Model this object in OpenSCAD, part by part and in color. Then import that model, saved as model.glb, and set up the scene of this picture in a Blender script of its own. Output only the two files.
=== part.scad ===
===============
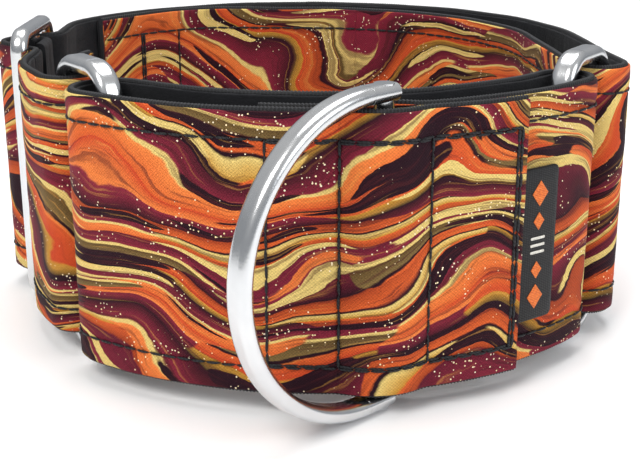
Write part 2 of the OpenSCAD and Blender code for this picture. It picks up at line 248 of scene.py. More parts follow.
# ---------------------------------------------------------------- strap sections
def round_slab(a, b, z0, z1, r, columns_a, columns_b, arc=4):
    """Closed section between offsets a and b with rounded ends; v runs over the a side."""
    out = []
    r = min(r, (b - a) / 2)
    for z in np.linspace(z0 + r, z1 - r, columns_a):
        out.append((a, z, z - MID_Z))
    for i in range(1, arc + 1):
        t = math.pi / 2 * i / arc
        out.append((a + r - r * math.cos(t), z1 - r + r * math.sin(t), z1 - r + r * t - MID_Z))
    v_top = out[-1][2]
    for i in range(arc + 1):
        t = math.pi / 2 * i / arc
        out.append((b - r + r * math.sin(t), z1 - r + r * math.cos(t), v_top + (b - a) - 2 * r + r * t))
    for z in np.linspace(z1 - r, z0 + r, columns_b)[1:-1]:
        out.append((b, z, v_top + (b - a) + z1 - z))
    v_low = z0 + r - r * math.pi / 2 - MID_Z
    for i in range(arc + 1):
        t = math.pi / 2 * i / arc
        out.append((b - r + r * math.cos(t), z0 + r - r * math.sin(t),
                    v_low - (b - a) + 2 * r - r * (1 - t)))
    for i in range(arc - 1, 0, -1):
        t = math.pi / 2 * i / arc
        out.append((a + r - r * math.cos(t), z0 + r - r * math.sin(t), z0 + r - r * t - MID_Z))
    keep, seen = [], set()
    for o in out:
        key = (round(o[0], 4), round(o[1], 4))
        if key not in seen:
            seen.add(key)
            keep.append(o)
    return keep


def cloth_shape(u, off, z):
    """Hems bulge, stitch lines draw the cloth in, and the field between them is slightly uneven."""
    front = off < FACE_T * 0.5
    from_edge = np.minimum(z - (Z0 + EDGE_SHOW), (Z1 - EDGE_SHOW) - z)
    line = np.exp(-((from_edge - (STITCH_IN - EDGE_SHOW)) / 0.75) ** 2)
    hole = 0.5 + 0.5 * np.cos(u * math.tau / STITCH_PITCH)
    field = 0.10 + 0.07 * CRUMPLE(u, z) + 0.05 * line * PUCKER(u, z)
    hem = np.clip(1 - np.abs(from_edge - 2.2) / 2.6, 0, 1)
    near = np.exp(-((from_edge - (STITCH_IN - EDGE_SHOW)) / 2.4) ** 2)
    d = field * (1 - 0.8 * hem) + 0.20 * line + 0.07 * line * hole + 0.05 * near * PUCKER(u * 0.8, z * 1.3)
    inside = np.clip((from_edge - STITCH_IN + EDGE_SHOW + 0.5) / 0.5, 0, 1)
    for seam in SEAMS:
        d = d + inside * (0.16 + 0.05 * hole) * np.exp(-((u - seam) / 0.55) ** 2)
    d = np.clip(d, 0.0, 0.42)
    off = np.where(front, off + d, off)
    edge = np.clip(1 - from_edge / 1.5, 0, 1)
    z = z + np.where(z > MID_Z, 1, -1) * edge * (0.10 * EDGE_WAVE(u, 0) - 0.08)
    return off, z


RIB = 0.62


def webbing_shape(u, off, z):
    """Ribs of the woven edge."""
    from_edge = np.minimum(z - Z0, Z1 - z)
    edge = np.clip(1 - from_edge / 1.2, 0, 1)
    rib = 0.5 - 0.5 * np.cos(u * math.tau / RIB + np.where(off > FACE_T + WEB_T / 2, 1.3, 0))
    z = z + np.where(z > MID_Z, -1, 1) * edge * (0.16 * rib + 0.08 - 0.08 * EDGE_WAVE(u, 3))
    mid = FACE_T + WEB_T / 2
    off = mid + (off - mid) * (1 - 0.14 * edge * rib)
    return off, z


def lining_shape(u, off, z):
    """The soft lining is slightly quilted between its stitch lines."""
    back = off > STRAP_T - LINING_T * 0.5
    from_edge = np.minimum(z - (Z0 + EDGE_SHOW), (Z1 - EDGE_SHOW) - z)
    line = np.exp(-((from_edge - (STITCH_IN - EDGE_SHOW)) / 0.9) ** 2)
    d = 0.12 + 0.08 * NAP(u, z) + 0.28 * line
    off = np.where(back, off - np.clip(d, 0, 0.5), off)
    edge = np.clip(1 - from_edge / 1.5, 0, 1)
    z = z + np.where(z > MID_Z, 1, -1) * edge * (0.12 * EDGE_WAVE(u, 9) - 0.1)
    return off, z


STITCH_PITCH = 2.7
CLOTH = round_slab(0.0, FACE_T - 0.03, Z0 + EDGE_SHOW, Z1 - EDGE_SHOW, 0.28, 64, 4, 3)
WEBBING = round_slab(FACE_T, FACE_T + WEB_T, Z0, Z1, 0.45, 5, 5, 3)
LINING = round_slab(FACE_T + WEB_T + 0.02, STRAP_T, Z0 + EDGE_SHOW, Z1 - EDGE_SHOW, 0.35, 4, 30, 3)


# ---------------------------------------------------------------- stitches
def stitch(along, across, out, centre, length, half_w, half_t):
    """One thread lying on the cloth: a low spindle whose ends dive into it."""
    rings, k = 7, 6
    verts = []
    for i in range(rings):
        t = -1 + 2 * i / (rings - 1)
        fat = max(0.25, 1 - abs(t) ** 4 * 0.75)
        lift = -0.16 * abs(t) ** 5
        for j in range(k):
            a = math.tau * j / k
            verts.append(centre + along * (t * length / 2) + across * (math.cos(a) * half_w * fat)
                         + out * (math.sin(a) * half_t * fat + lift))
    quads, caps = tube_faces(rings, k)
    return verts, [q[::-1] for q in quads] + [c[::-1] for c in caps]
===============
Tally the lines in the records above that contain the word "part", and give only that number.

3